Good question. Of course, my answer has always been along the lines of: "Don't worry. It'll come back." Some of my young colleagues take my greying hair as a badge of wisdom, and are reassured, while others look at me as if I've just suggested that the space aliens who've taken up residence in my hard drive will be happy to have them in for lunch today.

The stock market inevitably gyrates. Systems of every stripe are characterised by noise - random or other unintended, unwanted events. If the noise level is too high, the system may become unusable - too much static makes your mobile phone useless.

In complicated systems, noise tends to rise much more quickly than signal, and the stock markets are famously complicated. So complicated that stock brokerages hire mathematicians and theoretical physicists to study them. So a certain amount of gyration is inevitable.

Add to that the fact that we're flighty creatures by nature and have this wonderful illusion that we can fully control our destiny. So we sell when we're uncertain, and buy when we're sure.

Whole recessions have been caused merely by enough of us being unsure of the future, for whatever reasons, real or imagined. Republican or Democrat president, globalisation or isolation, economy too slow or too fast - all have been reasons for economic misery. It happens like this: We stop spending, which causes the economy to slow down. The resultant dip assures us we were right, and we spend even less, prompting the stores and factories and service providers who employ us to make us redundant, which causes the spiral to steepen - a self-inflicted, self-fulfilling prophecy.

The stock market's frequent mini-panics since March or thereabouts are just the same phenomena acted out in internet time. Hundreds of thousands of people watch the same headlines on a handful of websites and other media, and react in concert to crashing dot.coms, technology news and political developments.

A day-trading group mind now prowls the Net, as unpredictable a beast as any Friday night street mob, hanging out on the corner at closing time. Most of the time, nothing happens and everyone staggers home. Occasionally, a bottle or a brick gets thrown and a whole cascade of craziness races quickly out of hand. Participants will later talk about being caught up in events, reacting without understanding. Voilà, the stock market in 2000.

My certainty about the market recovering is based on personal history. In particular, I watched the market fall on Black Friday in 1987, mere months after I had committed my small savings to stocks. I have since seen those same small investments grow far beyond my expectations, or anybody else's, for that matter. My father-in-law lived through much worse events in 1939, and ponders them from the comfort of a well-financed retirement.

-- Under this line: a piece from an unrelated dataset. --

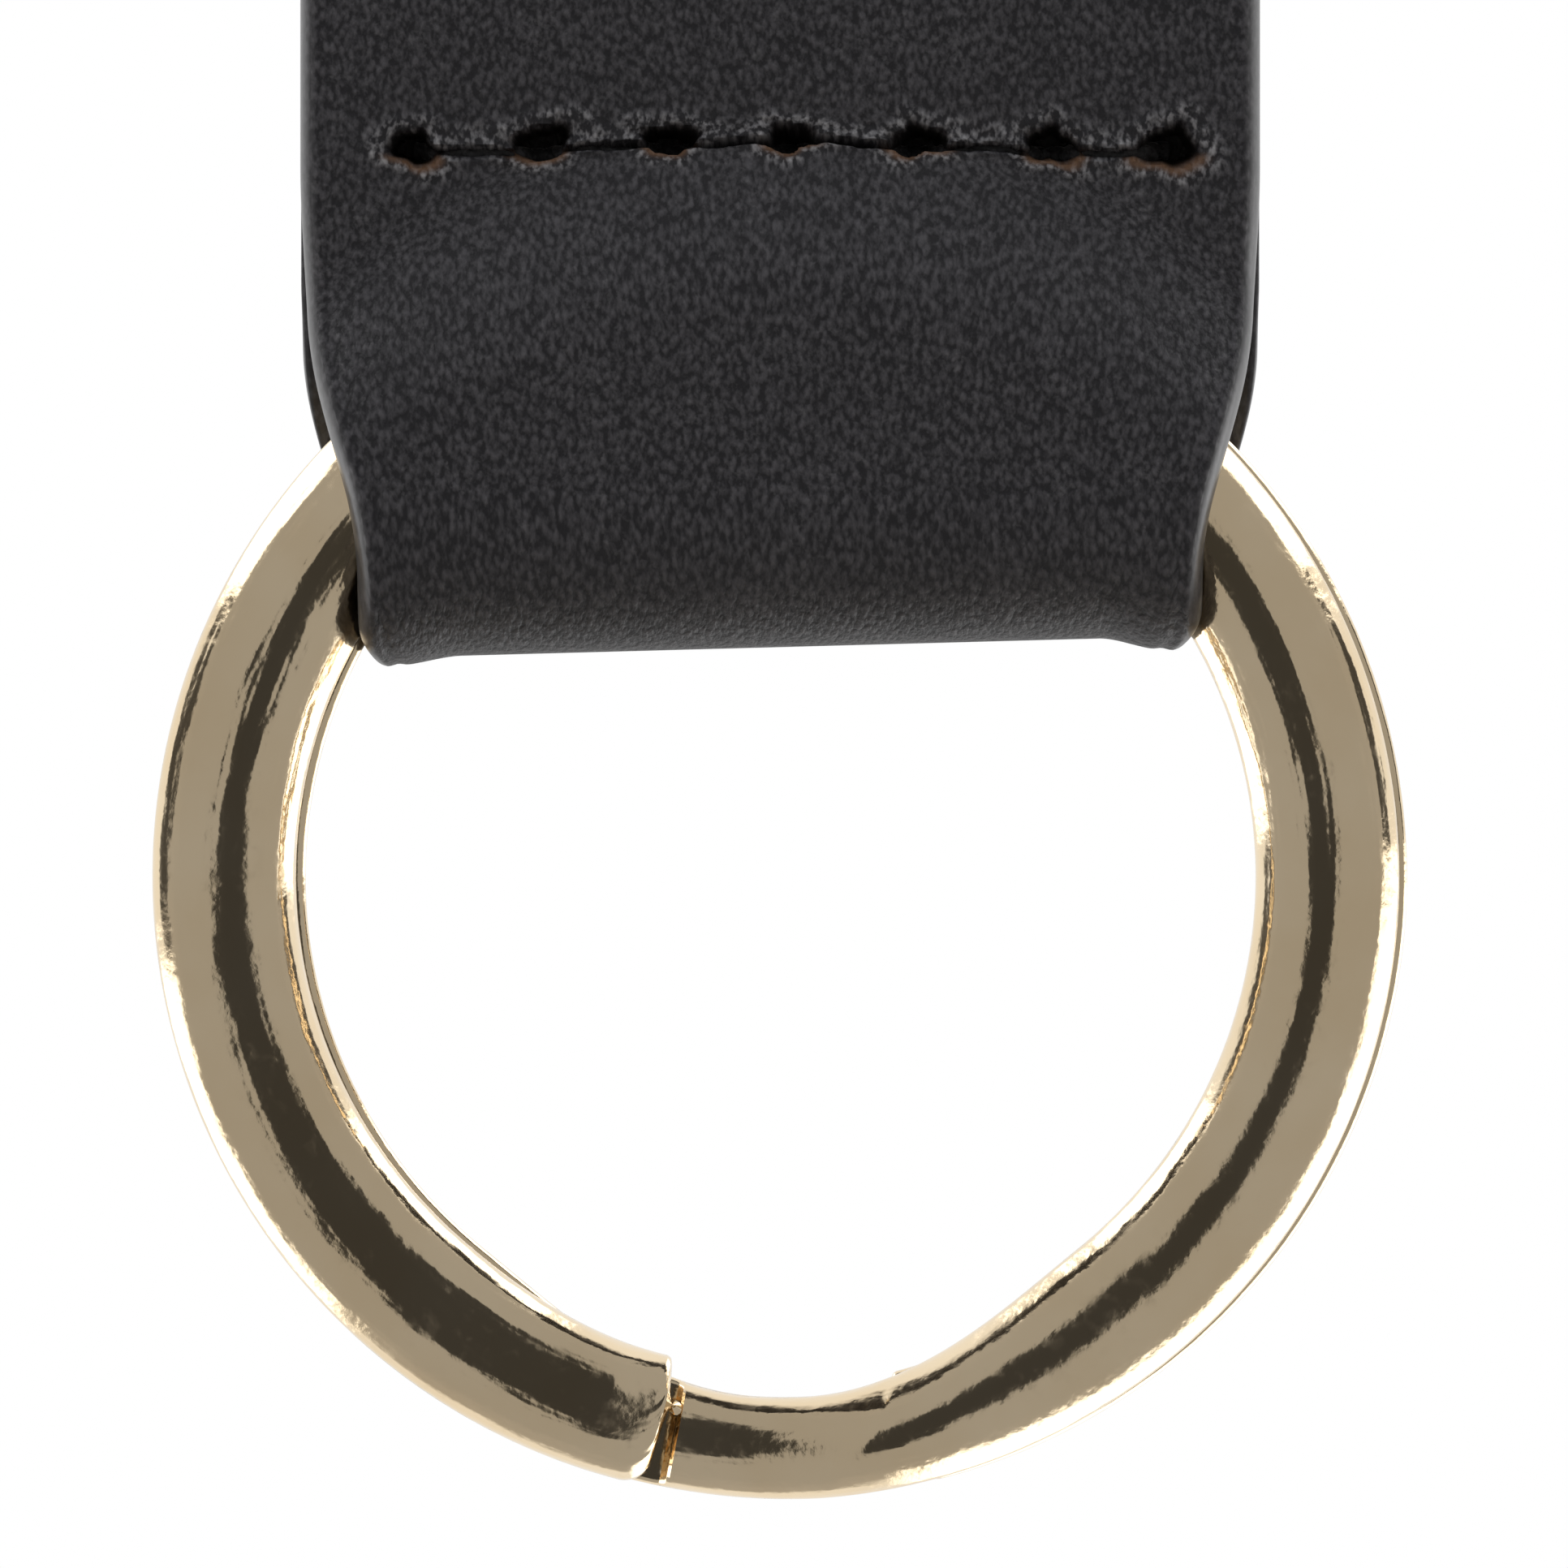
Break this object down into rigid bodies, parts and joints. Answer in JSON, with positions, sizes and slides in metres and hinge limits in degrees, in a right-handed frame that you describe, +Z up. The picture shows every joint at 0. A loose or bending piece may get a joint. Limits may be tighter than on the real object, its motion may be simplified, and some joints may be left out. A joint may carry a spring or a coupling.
{
  "type": "irish martingale",
  "caption": "Short doubled leather strap with a metal split ring folded into each end; each rein runs through one ring, which keeps the pair of reins together.",
  "frame": {"origin": "centre of the upper ring's eye", "axes": "+Z up along the strap, away from the lower ring; X across the strap's width; Y through the rings' eyes, with the strap's face towards -Y"},
  "size_m": [0.0324, 0.008, 0.1644],
  "materials": {
    "strap_leather": "black bridle leather, fine grain, satin, painted edges",
    "ring_metal": "polished pale brass plating",
    "stitch_thread": "waxed black polyester thread"
  },
  "bodies": {
    "upper_ring": {"upper_ring": "ring_metal"},
    "upper_loop": {"upper_loop": "strap_leather", "upper_ring_row_needle_thread": "stitch_thread", "upper_ring_row_bobbin_thread": "stitch_thread"},
    "upper_strap": {"upper_face_ply": "strap_leather", "upper_back_ply": "strap_leather", "upper_joint_row_needle_thread": "stitch_thread", "upper_joint_row_bobbin_thread": "stitch_thread"},
    "lower_strap": {"lower_face_ply": "strap_leather", "lower_back_ply": "strap_leather", "lower_joint_row_needle_thread": "stitch_thread", "lower_joint_row_bobbin_thread": "stitch_thread"},
    "lower_loop": {"lower_loop": "strap_leather", "lower_ring_row_needle_thread": "stitch_thread", "lower_ring_row_bobbin_thread": "stitch_thread"},
    "lower_ring": {"lower_ring": "ring_metal"}
  },
  "joints": [
    {"name": "upper_ring_turn", "type": "hinge", "parent": "upper_ring", "child": "upper_loop", "pos_m": [0, 0, 0], "axis": [0, 1, 0], "continuous": true},
    {"name": "upper_loop_flex", "type": "hinge", "parent": "upper_loop", "child": "upper_strap", "pos_m": [0, 0, -0.02647], "axis": [1, 0, 0], "range_deg": [-30, 30], "stiffness_Nm_per_rad": 0.15},
    {"name": "strap_bend", "type": "hinge", "parent": "upper_strap", "child": "lower_strap", "pos_m": [0, 0, -0.066], "axis": [1, 0, 0], "range_deg": [-45, 45], "stiffness_Nm_per_rad": 0.1},
    {"name": "lower_loop_flex", "type": "hinge", "parent": "lower_strap", "child": "lower_loop", "pos_m": [0, 0, -0.10553], "axis": [1, 0, 0], "range_deg": [-30, 30], "stiffness_Nm_per_rad": 0.15},
    {"name": "lower_ring_turn", "type": "hinge", "parent": "lower_loop", "child": "lower_ring", "pos_m": [0, 0, -0.132], "axis": [0, 1, 0], "continuous": true}
  ]
}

If you look at a chart of almost any stock market over almost any long time period, you will see a pronounced upward trend - dips, swings, crashes and other noise notwithstanding. This is because the market tracks the growth of wealth in the world, and that has been a one-way process since we came down from the trees or out from the caves or wherever it was we were before we decided it was time to get the evolutionary ball rolling in the general direction of 21st century wonders such as Ananova.

I've also watched successive waves of hi-tech companies sacrifice themselves on the altars of venture capitalists' risk equations. In the past 20 years, chip companies, computer companies, software companies, internet service providers and internet software companies have all taken their turn going over the same cliff that lately is beckoning the dot.coms.

Been there, done that, and survived to tell the tale. It is true that I'm a little nervous about the debut of a global network, where news, and rumour, can travel at unprecedented speed. I'm also of the mind that the same network is bound to accelerate the rate of change of technology and other human pursuits.

At 300 million nodes, the internet is only accessible to approximately 2 per cent of the global population. I already get e-mail from Irish computer scientists working in Venezuela and penguin aficionados in Japan, so things are likely to get a lot more interesting down the line.

So, maybe all bets will be off. But, come to think of it, as long as humans are at the keyboard, I'm not worried. The market? It will come back.